Once the new system is installed, visitors will have to register through Securus Technologies’ website and wait for sheriff’s investigators to conduct a background check to ensure the visitors are not felons.

After the visitor is approved, he or she can schedule a visit with an inmate 24 hours in advance and engage in the virtual visitation from any computer with a camera.

The virtual visitation system will present some hurdles for detention officers intent on keeping felons from visiting inmates, which is possible if a non-felon registers for a visit and a felon sits down in his place, but sheriff’s officials said visitors would be barred if they were discovered attempting to game the system.

A Securus representative said he hoped the prospects of easy virtual visitation would dissuade criminals from engaging in any illicit activity.

“We believe $12.95 and their visitation rights to visit in the future are on the line, and they’re not going to game the system,” said Darrin Hays, a Securus account manager. “We believe they’re going to say, ‘There’s value in this, and we just want to get our visits.’ ”

But the advent of virtual visitation also means the Sheriff’s Office will likely have to abandon its long-standing and highly promoted policy that prohibits undocumented immigrants from visiting inmates in Maricopa County jails.

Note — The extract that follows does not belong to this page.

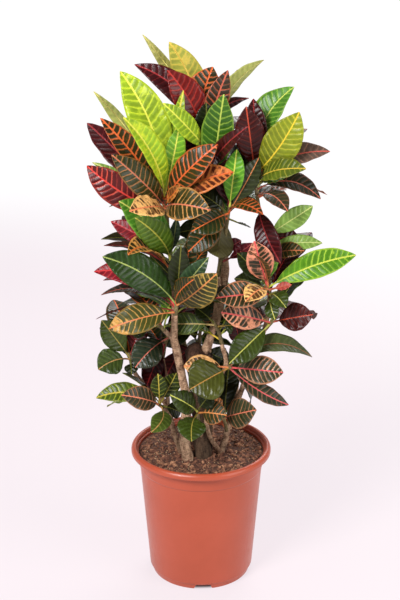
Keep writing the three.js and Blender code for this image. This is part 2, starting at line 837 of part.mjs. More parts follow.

As the system is accessible from anywhere in the world, Hays said, the visitor’s residency status in the United States or any other country should become irrelevant.

“What this really does is promote the relationship with the community,” Hays said. “If I’m here illegally, I don’t think I want to step into the jail, and famously, Arpaio’s jail. So, what can I do? I can actually get online, and I can at least apply. If I’m denied, I’m denied. They can’t find me, I’m on an Internet connection.

“You don’t know where they’re visiting from, so you really can’t say they’re here illegally.”